Landmark Pennsylvania Supreme Court Ruling May Help Other Older Clergy Abuse Lawsuits Proceed
By Eric T. Chaffin
June 18, 2019
A recent decision by the Pennsylvania State Superior Court may soon open the door for previously time-barred Catholic Church clergy sexual abuse lawsuits to proceed.
On June 11, 2019, a three-judge panel agreed to reinstate a lawsuit filed by a plaintiff who claims she was sexually abused by clergy in the 1970s and 1980s. She filed the lawsuit in 2016, but it was dismissed by the trial court because the statute of limitations had expired.
The plaintiff appealed, and the appellate court reversed the order granting judgment and remanded the case to proceed in the trial court.
Woman Files Lawsuit Accusing Diocese of Covering Up Claims of Abuse
On March 1, 2016, the Pennsylvania 37th Investigative Grand Jury released a report revealing widespread child sexual abuse involving at least 50 priests and religious leaders in the Altoona-Johnstown Diocese. A few months later, plaintiff Renee A. Rice filed her lawsuit.
She named as defendants the Diocese, Bishop Adamec, and Monsignor Michael E. Servinsky, claiming they had committed fraud, constructive fraud, and civil conspiracy related to the alleged abuse, by Reverend Charles F. Bodziak, whom the plaintiff says abused her while she was a child and a teenager.
Ms. Rice belonged to the St. Leo’s Church in Altoona and was attending the Catholic school associated with her parish when the Defendants assigned Bodziak to serve as St. Leo’s pastor. Bodziak allegedly began sexually abusing Ms. Rice in the 1970s when she was about nine years old and continued until she turned 14.
Over three decades later, when the grand jury report came out, Ms. Rice learned for the first time that the Defendants were aware of Bodziak’s prior pedophilia and abuse before assigning him to St. Leo’s Church.
The defendants argued that since the abuse had last occurred in 1981, Ms. Rice’s causes of action had expired on October 23, 1987—two years after her 18th birthday—and therefore fell outside the state’s statute of limitations.
The Blair County Judge granted judgment on the pleadings to the defendants on all three claims.

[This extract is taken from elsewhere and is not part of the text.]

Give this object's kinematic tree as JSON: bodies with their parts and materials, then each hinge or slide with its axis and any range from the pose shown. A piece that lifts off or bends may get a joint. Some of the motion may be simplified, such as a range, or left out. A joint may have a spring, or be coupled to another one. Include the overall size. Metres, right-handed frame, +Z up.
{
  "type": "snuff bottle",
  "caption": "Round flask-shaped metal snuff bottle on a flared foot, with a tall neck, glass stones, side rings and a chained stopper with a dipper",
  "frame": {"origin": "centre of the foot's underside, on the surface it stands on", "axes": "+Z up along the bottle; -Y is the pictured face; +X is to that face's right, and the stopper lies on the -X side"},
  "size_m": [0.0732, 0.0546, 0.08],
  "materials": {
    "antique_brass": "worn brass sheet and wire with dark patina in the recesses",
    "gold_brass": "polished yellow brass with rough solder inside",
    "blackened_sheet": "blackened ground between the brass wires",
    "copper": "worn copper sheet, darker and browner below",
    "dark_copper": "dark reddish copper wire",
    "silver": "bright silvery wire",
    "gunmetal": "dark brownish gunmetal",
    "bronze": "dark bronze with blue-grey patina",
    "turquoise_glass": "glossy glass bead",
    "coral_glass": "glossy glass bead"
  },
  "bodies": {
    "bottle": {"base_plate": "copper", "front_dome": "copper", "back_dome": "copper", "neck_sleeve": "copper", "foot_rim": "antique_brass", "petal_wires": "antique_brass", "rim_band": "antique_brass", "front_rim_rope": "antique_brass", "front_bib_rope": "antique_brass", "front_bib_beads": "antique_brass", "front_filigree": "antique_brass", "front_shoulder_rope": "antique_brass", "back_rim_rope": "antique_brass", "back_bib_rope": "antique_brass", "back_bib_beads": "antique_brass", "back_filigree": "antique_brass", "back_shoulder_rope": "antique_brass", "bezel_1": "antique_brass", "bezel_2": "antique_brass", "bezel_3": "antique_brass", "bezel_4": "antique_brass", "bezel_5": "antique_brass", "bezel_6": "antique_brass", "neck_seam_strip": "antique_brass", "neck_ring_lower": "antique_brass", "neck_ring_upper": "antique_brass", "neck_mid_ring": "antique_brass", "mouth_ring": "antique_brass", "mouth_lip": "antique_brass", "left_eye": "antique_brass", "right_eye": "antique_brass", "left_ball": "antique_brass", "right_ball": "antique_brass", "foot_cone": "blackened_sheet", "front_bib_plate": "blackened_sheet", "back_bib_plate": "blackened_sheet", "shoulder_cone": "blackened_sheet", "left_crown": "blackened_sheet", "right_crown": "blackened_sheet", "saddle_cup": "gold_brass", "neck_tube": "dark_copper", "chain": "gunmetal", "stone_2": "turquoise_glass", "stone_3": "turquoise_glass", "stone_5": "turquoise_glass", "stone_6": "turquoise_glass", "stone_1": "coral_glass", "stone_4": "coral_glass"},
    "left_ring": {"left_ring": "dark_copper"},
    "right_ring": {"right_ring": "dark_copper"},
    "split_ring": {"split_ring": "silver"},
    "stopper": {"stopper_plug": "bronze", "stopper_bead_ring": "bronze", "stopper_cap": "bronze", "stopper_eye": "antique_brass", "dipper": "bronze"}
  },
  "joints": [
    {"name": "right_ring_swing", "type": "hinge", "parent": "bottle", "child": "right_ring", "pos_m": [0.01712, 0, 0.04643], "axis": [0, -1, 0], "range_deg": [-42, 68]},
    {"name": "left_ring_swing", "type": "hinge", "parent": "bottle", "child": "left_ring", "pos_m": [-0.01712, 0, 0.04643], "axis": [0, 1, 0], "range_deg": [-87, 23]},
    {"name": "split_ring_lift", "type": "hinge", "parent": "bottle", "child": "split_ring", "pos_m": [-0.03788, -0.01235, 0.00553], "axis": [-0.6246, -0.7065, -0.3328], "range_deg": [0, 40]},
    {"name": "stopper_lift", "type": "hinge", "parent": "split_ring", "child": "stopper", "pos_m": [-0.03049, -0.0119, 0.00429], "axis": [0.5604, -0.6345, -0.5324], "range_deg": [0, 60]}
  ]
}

Pennsylvania Supreme Court Reverses Decision, Allowing Case to Proceed
Ms. Rice appealed the decision, and on Tuesday, June 11, 2019, a unanimous three-judge Superior Court panel reversed that decision. That Superior Court’s ruling articulated the following:
Rice’s alleged circumstances—that she helped clean the church and played the organ there—put her into a fiduciary relationship with the diocese. The diocese, therefore, owed her a duty to disclose their ongoing cover-up of Bodziak’s history of child molestation.
Rice’s civil conspiracy claim is viable, as the last act in of conspiracy occurred in 2016, up to the date when the grand jury report revealed the Church’s cover-up activities. Prior to that, the public and plaintiff was left unaware of the Church’s efforts to conceal Bodziak’s abusive actions.
The case has been remanded to proceed in the trial court.
Meanwhile, the finding offers hope for other Catholic church clergy sexual abuse victims who may now be able to file similar claims based on grand jury investigations, including the statewide 2018 Grand Jury investigation, which revealed even more widespread abuse throughout six of the state’s Dioceses.
The ruling may also give victims an option outside of the Church-established victims’ compensation fund, which was set up in 2018.